Soon after this, the plague broke out in the army, and swept off numbers of the French soldiers. He still continued his march into Syria, and sat down before St. Jean d'Arc. This siege was maintained with desperation on both sides. The siege continued sixty days. The besiegers had marched eight times to the assault, and the defenders had made eleven sallies upon them. On the 21st of May, 1798, the last and decisive battle, was fought, which resulted in the defeat of the French. The loss of men on both sides was immense. But retreat now became inevitable for the French. They made the best of their way back through Palestine, or the "glorious land," to Egypt, where they arrived in Cairo, June 14, with the shattered remains of their army. Thus he entered the glorious land, (Palestine,) and many,-not countries, for that word is not in the original, but is supplied by the translators, but "persons"-were overthrown. But these shall escape, etc.

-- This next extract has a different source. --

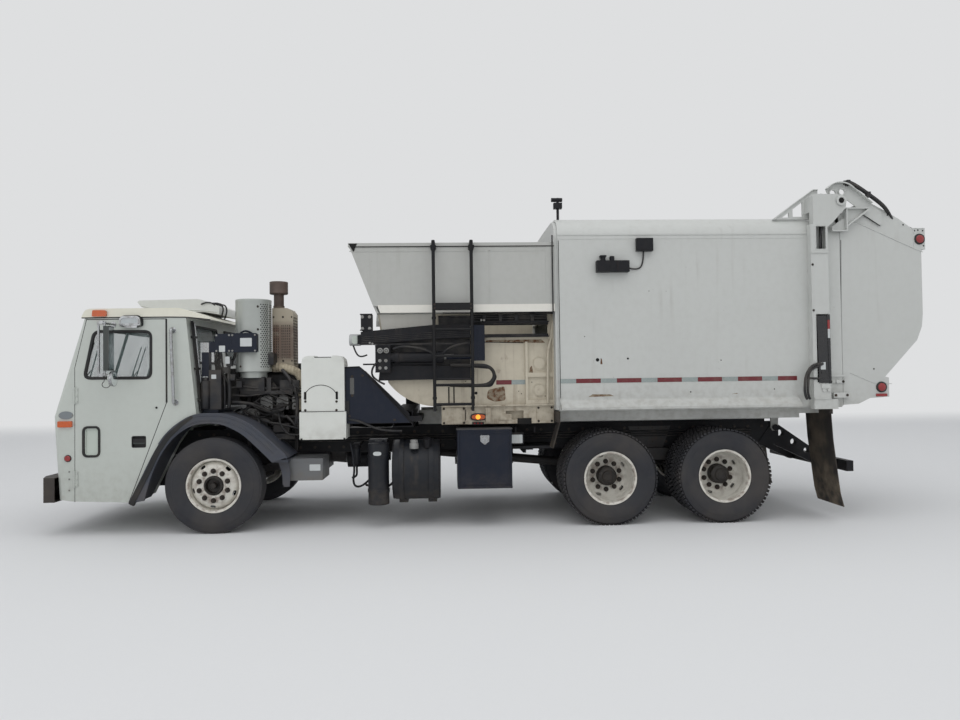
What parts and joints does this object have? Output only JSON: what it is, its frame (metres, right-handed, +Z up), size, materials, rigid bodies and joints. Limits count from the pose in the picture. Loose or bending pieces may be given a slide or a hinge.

Edom, and Moab, and Ammon, in consequence of his defeat before Acre, escaped his hand-were not molested by him.  

Verse 42. "He shall stretch forth his hand also upon the countries; and the land of Egypt shall not escape." All Lower Egypt was subdued by him; and all countries felt his powerful influence.  

Verse 43. "But he shall have power over the treasures of gold and of silver, and over all the precious things of Egypt: and the Libyans and the Ethiopians shall be at his steps.